There is power in saying, "No quiero más tamales." As hard as setting boundaries can be, especially for many Latinxs who grew up in environments where one wasn't encouraged or allowed to talk about feelings, Soto suggests reminding yourself that boundaries are for you more than they are for your family.

If you don't even know where to start, Soto recommends using "I" statements to emphasize how you feel. She suggests starting with something like: "Mira tía, when you ask me if I'm going to eat all of this or that I feel bad because I like your food. I came here to enjoy your food and spend time with the family, and your comments don't make me feel good."

Another important detail is finding the right moment. You don't want to put someone on the spot in front of all the family to share this feeling because it could bacakfire and cause the other person to become defensive. One way of avoiding this is by thinking about who in your family usually makes these comments that upset you or forces you to eat more than you want to, and you can talk to them before the party. In that conversation, Soto suggests sharing with them that you are in the process of learning how to eat better, to listen to your body and feel better mentally and physically; that you're working with professionals on this process — if you are — and that their comments don't help at all. If this sounds too hard or uncomfortable for you, Soto urges you to give yourself permission to just walk away from that person or that uncomfortable situation. You don't even have to explain why.

Pexels | Monstera

Repeat Powerful Affirmations

According to Soto, positive talking actually works. "Our brain is always thinking about the negative; it's just how we were conditioned," she explained. "Being able to switch a negative thought to something neutral or positive truly helps start changing your neural pathways, and that's why affirmations work." She recommends starting by looking at yourself in the mirror and saying something nice, or something neutral if that's too hard for you. You can also write down some affirmations that resonate with you and stick them somewhere you can see them often, or say them out loud before you head out to a potentially stressful family gathering to put you in the right mindset.

Some examples she shares in her Your Latina Nutritionist newsletter, a great resource if you're transitioning to a no-diet life or want to learn more about intuitive eating, that can help you get started are:

"I listen to my body, eat what I want when I want, and choose pleasurable foods that make me feel energized, satisfied, and happy."

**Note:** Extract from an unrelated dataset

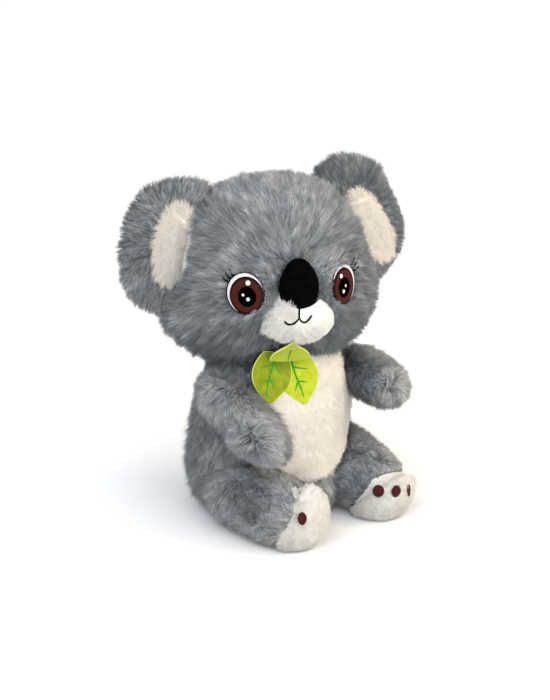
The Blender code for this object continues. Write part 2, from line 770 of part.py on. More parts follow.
def make_leaves():
    """Two leaves that hang side by side from the neck, and the small one that stands on it."""
    place = leaves_place()
    layer = FELT + GAP
    for side, sign, level in (("right", -1, 1), ("left", 1, 0)):
        spot = place @ Matrix.Translation((LEAF_ASIDE + sign * LEAF_SPREAD, 0, level * layer))
        spot = spot @ Matrix.Rotation(sign * LEAF_FAN, 4, "Z")
        leaf_plate(f"leaf_{side}", LEAF_LENGTH, LEAF_WIDTH, spot)
    level = NECK_HEIGHT + TOP_LEAF_OVER_NECK
    top = leaf_plane(TOP_LEAF_LEAN, level, TOP_LEAF_LENGTH, head_form(0))
    top = top @ Matrix.Translation((LEAF_ASIDE, 0, 0)) @ Matrix.Rotation(pi, 4, "Z")
    leaf_plate("leaf_top", TOP_LEAF_LENGTH, TOP_LEAF_WIDTH, top)


def hip_pivot(side):
    """The point that a leg lifts about, at the heel end of its seam, and the line through it."""
    sign = SIDES[side]
    point, out = hip(side)
    back = out.cross(UP).normalized() * -sign
    up = (UP - out * out.z).normalized()
    return point + back * HIP_PIVOT_BACK - up * HIP_PIVOT_BELOW, out * -sign


def joint_lines():
    """For each joint: a point on its line, the line's direction and its pieces' first words."""
    neck = Vector((0, -HEAD_FORWARD, NECK_HEIGHT))
    face = ("head", "eye", "muzzle", "nose", "mouth", "lip", "leaf_top")
    leaves = leaves_place()
    lift = leaves.to_3x3() @ Vector((-1, 0, 0))
    lines = {
        "neck_turn": (neck, UP, face),
        "leaves_lift": (leaves.translation, lift, ("leaf_left", "leaf_right")),
    }
    for side, sign in SIDES.items():
        point, out = shoulder(side)
        lines[f"arm_{side}_raise"] = (point, out * -sign, (f"arm_{side}",))
        lines[f"leg_{side}_lift"] = (*hip_pivot(side), (f"leg_{side}", f"sole_{side}", f"toe_pad_{side}"))
        point, along = ear_hinge(side)
        lines[f"ear_{side}_fold"] = (point, along * sign, (f"ear_{side}",))
    return lines


def hang_on_joints():
    """Gives each joint an empty on its line, its Z along it, and parents the moving pieces to it."""
    pieces = list(bpy.data.objects)
    made = {}
    for name, (point, direction, words) in joint_lines().items():
        up = Vector((0, 1, 0)) if abs(direction.z) == 1 else UP
        pivot = bpy.data.objects.new(name, None)
        pivot.matrix_world = aim(point, direction, up)
        bpy.context.collection.objects.link(pivot)
        made[name] = pivot
        for piece in pieces:
            if piece.name.startswith(words):
                piece.parent = pivot
                piece.matrix_parent_inverse = aim(point, direction, up).inverted()
    for side in SIDES:
        ear = made[f"ear_{side}_fold"]
        place = ear.matrix_basis.copy()
        ear.parent = made["neck_turn"]
        ear.matrix_parent_inverse = made["neck_turn"].matrix_basis.inverted()
        ear.matrix_basis = place


def main():
    """Makes the whole koala."""
    clear_scene()
    make_head()
    make_body()
    make_arms()
    make_legs()
    make_ears()
    make_eyes()
    make_muzzle_and_nose()
    make_mouth()
    make_leaves()
    hang_on_joints()


main()
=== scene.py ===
"""A seated plush koala, dressed for the camera.

Every stuffed form is a closed skin with a coat of pile grown on it strand by strand: long grey pile that
runs away from the nose, down the body and along the limbs, and short cream and white plush on the belly,
the soles, the ears' linings and the muzzle. The eyes and the mouth are embroidery, the nose and the toe
pads are velour, and three felt leaves hang at the neck.

Metres, +Z up. The koala faces -Y, and its right side is -X.
"""

import json
import logging
import math
from collections.abc import Callable, Sequence
from dataclasses import dataclass, replace
from enum import Enum
from functools import cached_property
from typing import ClassVar, NamedTuple

import bmesh
import bpy
import numpy as np
from mathutils import Matrix, Vector
from mathutils.bvhtree import BVHTree
from mathutils.kdtree import KDTree


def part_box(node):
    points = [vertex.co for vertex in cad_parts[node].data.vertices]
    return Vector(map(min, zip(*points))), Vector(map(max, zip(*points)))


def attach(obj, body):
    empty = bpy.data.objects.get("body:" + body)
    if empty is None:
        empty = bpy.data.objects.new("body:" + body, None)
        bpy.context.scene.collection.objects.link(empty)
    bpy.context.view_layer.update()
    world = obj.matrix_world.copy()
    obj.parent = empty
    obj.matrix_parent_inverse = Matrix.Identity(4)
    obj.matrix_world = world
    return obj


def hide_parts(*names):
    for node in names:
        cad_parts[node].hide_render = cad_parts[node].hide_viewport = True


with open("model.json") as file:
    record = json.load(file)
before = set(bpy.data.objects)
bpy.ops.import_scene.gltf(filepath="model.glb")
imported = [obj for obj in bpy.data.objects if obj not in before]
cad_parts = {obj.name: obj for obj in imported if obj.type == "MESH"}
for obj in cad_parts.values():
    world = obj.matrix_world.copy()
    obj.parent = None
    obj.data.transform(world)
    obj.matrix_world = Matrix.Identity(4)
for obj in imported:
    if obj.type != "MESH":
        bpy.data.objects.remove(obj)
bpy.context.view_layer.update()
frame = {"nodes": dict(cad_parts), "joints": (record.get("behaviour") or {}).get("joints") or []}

log = logging.getLogger("koala")

# A vector, or one vector or one number for each point.
Rows = np.ndarray
MM = 0.001
STRAND_MAP = "OFBake"
STITCH_MAP = "Stitch"
WELD = 0.00001
UP = np.array((0.0, 0.0, 1.0))
DOWN = -UP


class Side(Enum):
    """The koala's own right and left."""

    RIGHT = "right"
    LEFT = "left"

    @property
    def sign(self) -> int:
        """-1 on the right, 1 on the left: the sign of that side's x."""
        return -1 if self is Side.RIGHT else 1


def unit(rows: Rows) -> Rows:
    """Vectors, each brought to a length of 1."""
    return rows / np.maximum(np.linalg.norm(rows, axis=-1, keepdims=True), 1e-12)


def along_surface(rows: Rows, normals: Rows) -> Rows:
    """The part of each vector that lies along the surface, brought to a length of 1."""
    return unit(rows - normals * (rows * normals).sum(1, keepdims=True))


def ease(values: Rows, low: float, high: float) -> Rows:
    """0 up to low, 1 from high on, and a smooth rise between them."""
    share = np.clip((values - low) / (high - low), 0, 1)
    return share * share * (3 - 2 * share)


def ease_mm(lengths: Rows, low: float, high: float) -> Rows:
    """The same smooth rise over lengths in metres, between two ends in millimetres."""
    return ease(lengths, low * MM, high * MM)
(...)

"I honor the space between where I am at now and where I want to be with my relationship to food."

"I release food rules that no longer serve me."

"I feed my body healthy, nourishing food and give it healthy, nourishing exercise because it deserves to be taken care of."

Besides affirmations, Soto also recommends meditation and journaling as techniques that can help you rewire your brain to start thinking more positively about your body. Because, as she said, "This is the only body you're going to have, this is the only body you're going to live, this is your vessel." So, why not love it and honor it this holiday — and every day — for a change.